### Given request
Copy, character for character, the lines running from the one with "of its footprint." to the one with "bpy.data.objects.remove(obj)", ends included. Leave out every other line.

** start **

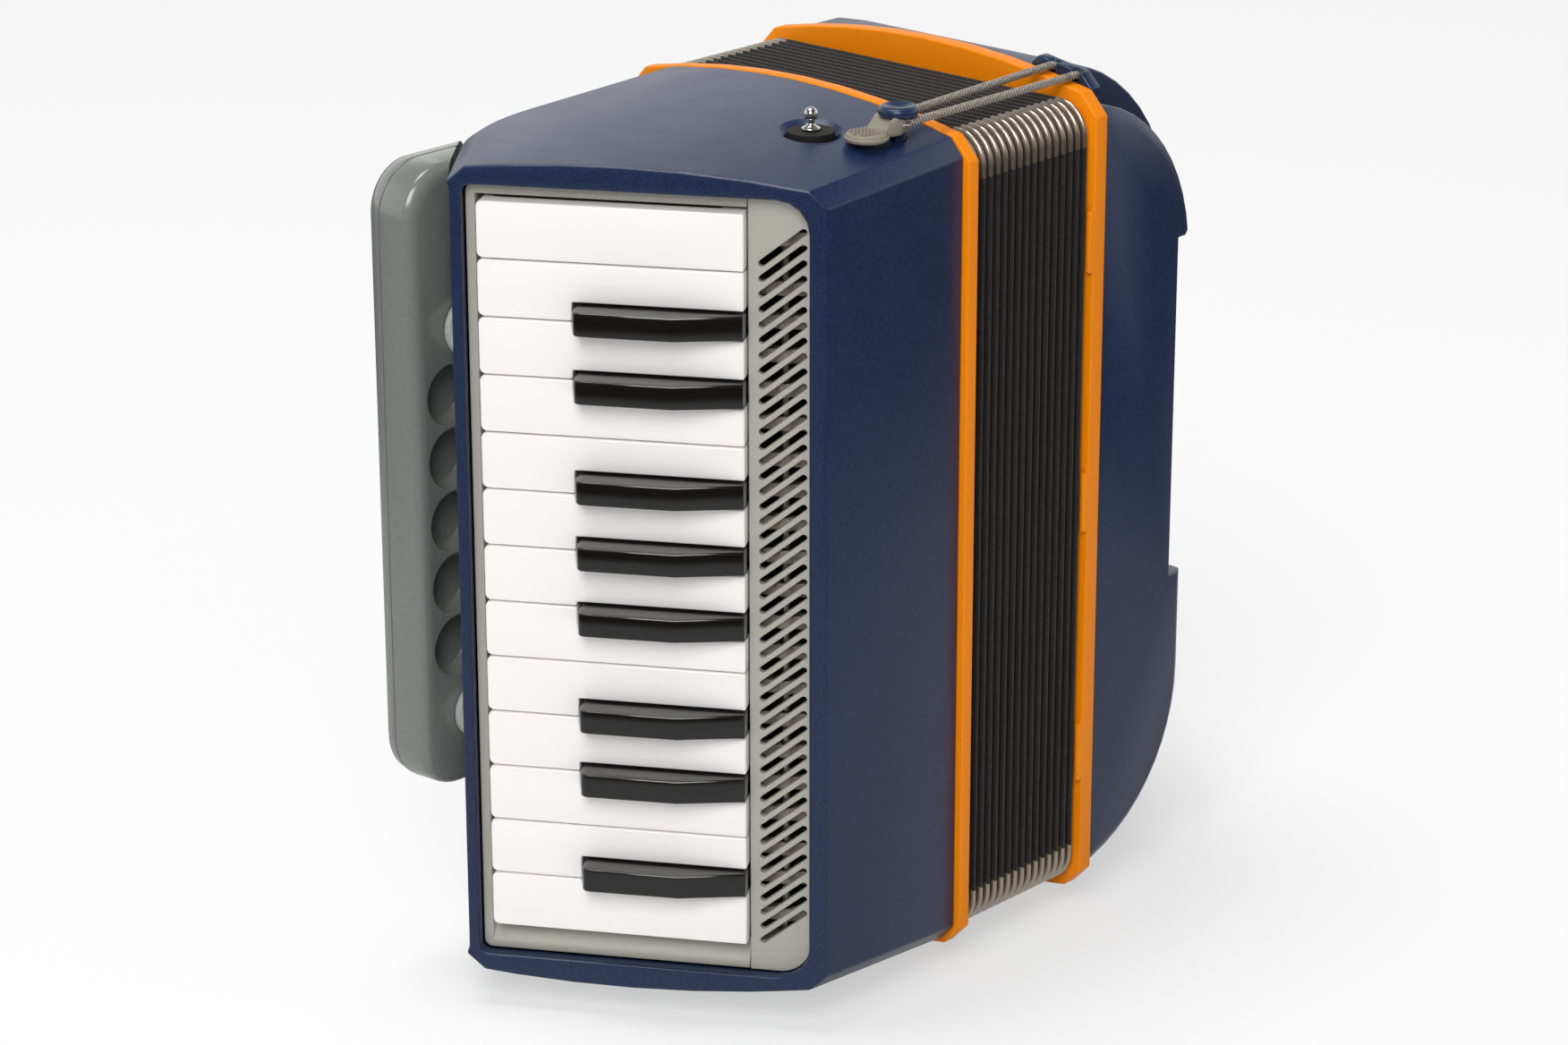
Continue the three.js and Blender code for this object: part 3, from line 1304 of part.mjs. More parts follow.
// The bracket on the bass side, with a notch for each run of the cord.
function cordBracket() {
  const crest = (y) => crownHeight(y, FLANGE_HALF_HEIGHT) + BRACKET_RISE;
  const shellTop = (y) => crownHeight(y, CASING_HALF_HEIGHT) + SEAT_GAP;
  const coverTop = COVER_CENTRE_Z + COVER_RADIUS + SEAT_GAP;
  const slopeY = BRACKET_FRONT_Y + BRACKET_END_SLOPE;
  const roundY = BRACKET_BACK_Y - BRACKET_END_ROUND;
  const outline = [
    new THREE.Vector2(BRACKET_FRONT_Y, coverTop),
    new THREE.Vector2(COVER_DEPTH, coverTop),
    new THREE.Vector2(COVER_DEPTH, shellTop(COVER_DEPTH)),
    new THREE.Vector2(BRACKET_BACK_Y, shellTop(BRACKET_BACK_Y)),
    new THREE.Vector2(BRACKET_BACK_Y, crest(BRACKET_BACK_Y) - BRACKET_END_ROUND),
    new THREE.Vector2(roundY, crest(roundY)),
    new THREE.Vector2(slopeY, crest(slopeY)),
    new THREE.Vector2(BRACKET_FRONT_Y, crest(slopeY) - BRACKET_END_SLOPE),
  ];
  const notches = [
    [REAR_RUN_Y, rearRunZ - CORD_DIP],
    [FRONT_RUN_Y, frontRunZ - CORD_DIP],
  ].map(([y, z]) => {
    const section = [
      ...circle(y, z, cordSeat, DIMPLE_STEPS).slice(DIMPLE_STEPS / 2),
      new THREE.Vector2(y + cordSeat, z),
      new THREE.Vector2(y + cordSeat, z + BRACKET_RISE * 2),
      new THREE.Vector2(y - cordSeat, z + BRACKET_RISE * 2),
    ];
    return solid(alongX(section, BASS_X - OVERRUN, BASS_X + BRACKET_NOTCH));
  });
  return cut(solid(alongX(outline, BASS_X, BASS_X + BRACKET_LENGTH)), ...notches);
}

// The body rest: a panel with rounded edges beside the slanted wall, in two moulded halves.
function restBody(from, to) {
  // Each section lies some way behind the front face and is drawn in at its outer side and its ends.
  const sections = [];
  for (let k = 0; k < REST_ROUND_STEPS; k++) {
    const angle = (Math.PI * k) / (2 * REST_ROUND_STEPS);
    const drawnIn = REST_FRONT_ROUND * (1 - Math.sin(angle));
    sections.push([REST_FRONT_ROUND * (1 - Math.cos(angle)), drawnIn, drawnIn]);
  }
  for (let k = 0; k <= REST_ROUND_STEPS; k++) {
    const angle = (Math.PI * k) / (2 * REST_ROUND_STEPS);
    const drawnIn = REST_BACK_ROUND * (1 - Math.cos(angle));
    const back = REST_DEPTH - REST_COVER_DEPTH * (1 - Math.sin(angle));
    sections.push([back, drawnIn, drawnIn * REST_END_SHARE]);
  }
  const rings = sections.map(([back, side, end]) => {
    const radius = REST_CORNER - side / 2;
    const outline = filleted([
      [REST_BOTTOM_Z + end, REST_OUTER_X + side, radius],
      [REST_TOP_Z - end, REST_OUTER_X + side, radius],
      [REST_TOP_Z - end, 0, 0],
      [REST_BOTTOM_Z + end, 0, 0],
    ]);
    return outline.map((p) => new THREE.Vector3(p.y, REST_FRONT_Y + back, p.x));
  });
  const beside = block(
    -KEYBOARD_FACE,
    KEYBOARD_FACE,
    REST_WALL_GAP,
    KEYBOARD_FACE,
    -CASING_HALF_HEIGHT,
    CASING_HALF_HEIGHT,
  ).applyMatrix4(sideMatrix);
  const slab = block(REST_OUTER_X - OVERRUN, 0, from, to, -CASING_HALF_HEIGHT, CASING_HALF_HEIGHT);
  return solid(loft(rings)).intersect(solid(beside)).intersect(solid(slab));
}

function bodyRestShell() {
  const dimples = Array.from({ length: DIMPLE_COUNT }, (_, i) =>
    solid(
      alongY(
        circle(
          REST_TOP_Z - DIMPLE_TOP_DROP - i * DIMPLE_PITCH,
          REST_OUTER_X + DIMPLE_INSET,
          DIMPLE_DIAMETER / 2,
          DIMPLE_STEPS,
        ),
        REST_FRONT_Y - OVERRUN,
        REST_FRONT_Y + DIMPLE_DEPTH,
      ),
    ),
  );
  const bolts = postHeights.map((z) =>
    solid(boltAt(z, POST_BOLT_DIAMETER / 2 + SEAT_GAP, POST_BOLT_REACH + SEAT_GAP)),
  );
  return cut(restBody(REST_FRONT_Y - OVERRUN, REST_SEAM_Y - SEAT_GAP / 2), ...dimples, ...bolts);
}

const bodyRestCover = () => restBody(REST_SEAM_Y + SEAT_GAP / 2, REST_BACK_Y + OVERRUN);

// A post between the slanted wall and the rest, proud of the rest's front face, with a bolt through both.
function restPost(height) {
  const bar = alongY(
    circle(height, POST_X, POST_DIAMETER / 2, DIMPLE_STEPS),
    tip.y,
    REST_SEAM_Y,
  );
  const beside = (from, to) => {
    const slab = block(-KEYBOARD_FACE, KEYBOARD_FACE, from, to, -CASING_HALF_HEIGHT, CASING_HALF_HEIGHT);
    return solid(slab.applyMatrix4(sideMatrix));
  };
  const wall = SEAT_GAP - SIDE_RECESS;
  const front = block(
    REST_OUTER_X,
    0,
    REST_FRONT_Y - POST_PROUD,
    REST_FRONT_Y - SEAT_GAP,
    -CASING_HALF_HEIGHT,
    CASING_HALF_HEIGHT,
  );
  const room = join(beside(wall, REST_WALL_GAP - SEAT_GAP), solid(front).intersect(beside(wall, REST_DEPTH)));
  return join(
    solid(bar).intersect(room),
    solid(boltAt(height, POST_BOLT_DIAMETER / 2, POST_BOLT_REACH)),
  );
}

// A tapered foot whose top follows the underside of what carries it.
function foot(x, y, underside) {
  const radius = FOOT_DIAMETER / 2;
  const height = FLANGE_HALF_HEIGHT / 4;
  const profile = [
    [0, 0],
    [radius - FOOT_TAPER, 0],
    [radius, FOOT_TAPER],
    [radius, height],
    [0, height],
  ];
  return solid(turned(profile, FOOT_STEPS).translate(x, y, FLOOR_Z)).subtract(underside);
}

const instrument = new THREE.Group();

// Treble side
add(instrument, "treble_casing", geometryOf(trebleCasing()), materials.navy);
add(instrument, "treble_flange", geometryOf(trebleFlange()), materials.orange);

const keyboard = new THREE.Group();
keyboard.rotation.z = keyboardTurn;
instrument.add(keyboard);
add(keyboard, "keyboard_frame", geometryOf(keyboardFrame()), materials.grille);
add(keyboard, "grille_panel", grillePanel(), materials.grille);
const numbered = (i) => String(i).padStart(2, "0");
for (let i = 1; i <= WHITE_COUNT; i++) {
  add(keyboard, `white_key_${numbered(i)}`, geometryOf(whiteKey(i)), materials.ivory);
}
blackKeys.forEach(({ z }, i) => {
  add(keyboard, `black_key_${numbered(i + 1)}`, geometryOf(blackKey(z)), materials.ebony);
});
add(keyboard, "key_axle", keyAxle(), materials.steel);
add(keyboard, "key_spring_comb", geometryOf(keySpringComb()), materials.steel);
add(keyboard, "treble_soundboard", geometryOf(trebleSoundboard()), materials.wood);
add(keyboard, "treble_reed_block", geometryOf(trebleReedBlock()), materials.wood);

// Fittings on top
const studFloor = topOfTreble(STUD_X, STUD_Y) - POCKET_DEPTH;
add(instrument, "stud_base", studBase(), materials.rubber).position.set(STUD_X, STUD_Y, studFloor + SEAT_GAP);
add(instrument, "ball_stud", ballStud(), materials.steel).position.set(STUD_X, STUD_Y, studFloor);
add(instrument, "closure_button", closureButton(), materials.navy).position.set(
  CLOSURE_X,
  CLOSURE_Y,
  closureSurface,
);
const tab = add(instrument, "pull_tab", geometryOf(pullTab()), materials.tab);
tab.position.set(CLOSURE_X, CLOSURE_Y, closureSurface + CLOSURE_FOOT_RISE);
tab.rotation.z = THREE.MathUtils.degToRad(TAB_DEGREES);
add(instrument, "elastic_cord", elasticCord(), materials.elastic);

// Body rest
add(instrument, "body_rest_shell", geometryOf(bodyRestShell()), materials.rest);
add(instrument, "body_rest_cover", geometryOf(bodyRestCover()), materials.rest);
const [upperPost, lowerPost] = postHeights.map((height) => geometryOf(restPost(height)));
add(instrument, "rest_post_upper", upperPost, materials.rest);
add(instrument, "rest_post_lower", lowerPost, materials.rest);

// Bellows and bass side
add(instrument, "bellows", geometryOf(bellows()), materials.bellows);
add(instrument, "bass_flange", geometryOf(bassFlange()), materials.orange);
add(instrument, "bass_casing", geometryOf(bassCasing()), materials.navy);
add(instrument, "bass_front_cover", geometryOf(bassFrontCover()), materials.navy);
add(instrument, "cord_bracket", geometryOf(cordBracket()), materials.navy);
buttonPlaces.forEach(({ y, z }, i) => {
  add(instrument, `bass_button_${i + 1}`, pushButton(BUTTON_DIAMETER), materials.ebony).position.set(
    FIELD_X,
    y,
    z,
  );
});
add(instrument, "air_button", pushButton(AIR_BUTTON_DIAMETER), materials.ebony).position.set(
  FIELD_X,
  AIR_BUTTON_Y,
  AIR_BUTTON_Z,
);
add(instrument, "hand_strap", handStrap(), materials.strap);
add(instrument, "bass_soundboard", geometryOf(bassSoundboard()), materials.wood);
add(instrument, "bass_reed_block", geometryOf(bassReedBlock()), materials.wood);

// Feet
const trebleUnderside = solid(
  crownBlock(crownOutline({ overhang: SEAT_GAP }), tip.x - OVERRUN, TREBLE_WIDTH, draft),
);
const bassRound = bassProfile(SHELL_RADIUS, SHELL_CENTRE_X, SHELL_CENTRE_Z, BASS_X, -SEAT_GAP);
const bassUnderside = solid(loft([bassRing(bassRound, 0), bassRing(bassRound, CASING_DEPTH)])).intersect(
  solid(crownBlock(crownOutline({ overhang: SEAT_GAP }), BASS_X, SHELL_OUTER_X + OVERRUN)),
);
const bassFootX = BASS_X + BASS_FOOT_INSET;
const footBackY = CASING_DEPTH - FOOT_FROM_BACK;
const feet = [
  ["treble_foot_front", TREBLE_FOOT_X, FOOT_FRONT_Y, trebleUnderside],
  ["treble_foot_back", TREBLE_FOOT_X, footBackY, trebleUnderside],
  ["bass_foot_front", bassFootX, FOOT_FRONT_Y, bassUnderside],
  ["bass_foot_back", bassFootX, footBackY, bassUnderside],
];
for (const [name, x, y, underside] of feet) {
  add(instrument, name, geometryOf(foot(x, y, underside)), materials.rubber);
}

// The whole stands on the middle of its footprint.
const accordion = new THREE.Group();
accordion.add(instrument);
accordion.updateMatrixWorld(true);
const bounds = new THREE.Box3().setFromObject(accordion, true);
instrument.position.set(
  -(bounds.min.x + bounds.max.x) / 2,
  -(bounds.min.y + bounds.max.y) / 2,
  -bounds.min.z,
);

export default accordion;
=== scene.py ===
"""A piano accordion on a white floor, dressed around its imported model.

Lengths are millimetres unless a name says otherwise. Places are given about the front edge between the
keyboard and the front panel, at mid-height.
"""

import json
from itertools import product
from math import acos, asin, copysign, cos, hypot, pi, radians, sin, sqrt, tan

import bmesh
import bpy
from mathutils import Matrix, Vector, geometry, noise

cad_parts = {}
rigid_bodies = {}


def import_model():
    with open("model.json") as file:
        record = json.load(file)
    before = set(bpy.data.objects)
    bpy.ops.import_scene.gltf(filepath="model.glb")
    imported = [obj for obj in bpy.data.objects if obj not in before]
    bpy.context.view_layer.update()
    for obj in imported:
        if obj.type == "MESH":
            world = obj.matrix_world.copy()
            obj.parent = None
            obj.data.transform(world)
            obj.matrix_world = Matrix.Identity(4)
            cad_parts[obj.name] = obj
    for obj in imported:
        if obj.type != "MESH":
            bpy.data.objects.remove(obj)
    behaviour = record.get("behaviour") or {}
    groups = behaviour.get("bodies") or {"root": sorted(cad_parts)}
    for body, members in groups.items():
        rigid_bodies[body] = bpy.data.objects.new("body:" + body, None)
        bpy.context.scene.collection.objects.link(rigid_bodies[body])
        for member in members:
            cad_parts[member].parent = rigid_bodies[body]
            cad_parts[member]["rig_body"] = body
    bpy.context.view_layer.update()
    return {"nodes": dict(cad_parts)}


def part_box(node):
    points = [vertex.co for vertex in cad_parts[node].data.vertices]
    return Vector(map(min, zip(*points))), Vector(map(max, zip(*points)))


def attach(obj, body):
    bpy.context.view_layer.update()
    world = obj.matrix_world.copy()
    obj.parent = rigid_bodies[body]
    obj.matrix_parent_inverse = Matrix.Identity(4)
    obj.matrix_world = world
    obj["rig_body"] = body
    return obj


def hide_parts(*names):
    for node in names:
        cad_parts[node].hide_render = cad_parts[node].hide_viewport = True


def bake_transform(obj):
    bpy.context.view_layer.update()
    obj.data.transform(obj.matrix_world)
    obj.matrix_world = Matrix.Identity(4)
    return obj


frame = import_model()
nodes = frame["nodes"]
MM = 0.001

# Where the pieces are drawn from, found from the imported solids
BELLOWS_X = 65.8
FLANGE_OVERHANG = 2.1
bellows_low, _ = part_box("bellows")
flange_low, flange_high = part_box("bass_flange")
middle_z = (flange_low.z + flange_high.z) / 2
origin = Vector((bellows_low.x - BELLOWS_X * MM, flange_low.y + FLANGE_OVERHANG * MM, middle_z))

# Sizes that the dressed pieces share with the solids
CASING_DEPTH = (flange_high.y - flange_low.y) / MM - 2 * FLANGE_OVERHANG
CASING_HALF_HEIGHT = 138.3
FLANGE_HALF_HEIGHT = CASING_HALF_HEIGHT + FLANGE_OVERHANG
CROWN_RADIUS = 300.0
DRAFT_SHARE = 0.064
TREBLE_WIDTH = 60.6
BELLOWS_LENGTH = 55.2
BELLOWS_END_X = BELLOWS_X + BELLOWS_LENGTH
BELLOWS_DROP = 4.9
BELLOWS_CORNER = 12.0
FOLD_COUNT = 16
FOLD_PITCH = BELLOWS_LENGTH / FOLD_COUNT
FOLD_INSET = 2.2
FOLD_DEPTH = 7.0
FLANGE_SEAM = 0.3
FLANGE_THICKNESS = 5.9
BASS_FLANGE_X = BELLOWS_END_X + FLANGE_SEAM
BASS_X = BASS_FLANGE_X + FLANGE_THICKNESS
KEYBOARD_TURN = radians(90.0 + 31.15)
KEYBOARD_ALONG = Vector((cos(KEYBOARD_TURN), sin(KEYBOARD_TURN), 0))
KEYBOARD_INWARD = Vector((sin(KEYBOARD_TURN), -cos(KEYBOARD_TURN), 0))


def at(x, y, z):
    """A drawn place in millimetres as a place of the frame in metres."""
    return origin + Vector((x, y, z)) * MM


def drawn(place):
    """A place of the frame in metres as a drawn place in millimetres."""
    return (place - origin) / MM


def placed(name, data):
    """A new object of the scene."""
    thing = bpy.data.objects.new(name, data)
    bpy.context.scene.collection.objects.link(thing)
    return thing


def crown(y, half_height):
    """The height of a crowned top at a distance from the front."""
    return half_height - CROWN_RADIUS + sqrt(CROWN_RADIUS**2 - (y - CASING_DEPTH / 2) ** 2)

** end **

### Task response
// The whole stands on the middle of its footprint.
const accordion = new THREE.Group();
accordion.add(instrument);
accordion.updateMatrixWorld(true);
const bounds = new THREE.Box3().setFromObject(accordion, true);
instrument.position.set(
  -(bounds.min.x + bounds.max.x) / 2,
  -(bounds.min.y + bounds.max.y) / 2,
  -bounds.min.z,
);

export default accordion;
=== scene.py ===
"""A piano accordion on a white floor, dressed around its imported model.

Lengths are millimetres unless a name says otherwise. Places are given about the front edge between the
keyboard and the front panel, at mid-height.
"""

import json
from itertools import product
from math import acos, asin, copysign, cos, hypot, pi, radians, sin, sqrt, tan

import bmesh
import bpy
from mathutils import Matrix, Vector, geometry, noise

cad_parts = {}
rigid_bodies = {}


def import_model():
    with open("model.json") as file:
        record = json.load(file)
    before = set(bpy.data.objects)
    bpy.ops.import_scene.gltf(filepath="model.glb")
    imported = [obj for obj in bpy.data.objects if obj not in before]
    bpy.context.view_layer.update()
    for obj in imported:
        if obj.type == "MESH":
            world = obj.matrix_world.copy()
            obj.parent = None
            obj.data.transform(world)
            obj.matrix_world = Matrix.Identity(4)
            cad_parts[obj.name] = obj
    for obj in imported:
        if obj.type != "MESH":
            bpy.data.objects.remove(obj)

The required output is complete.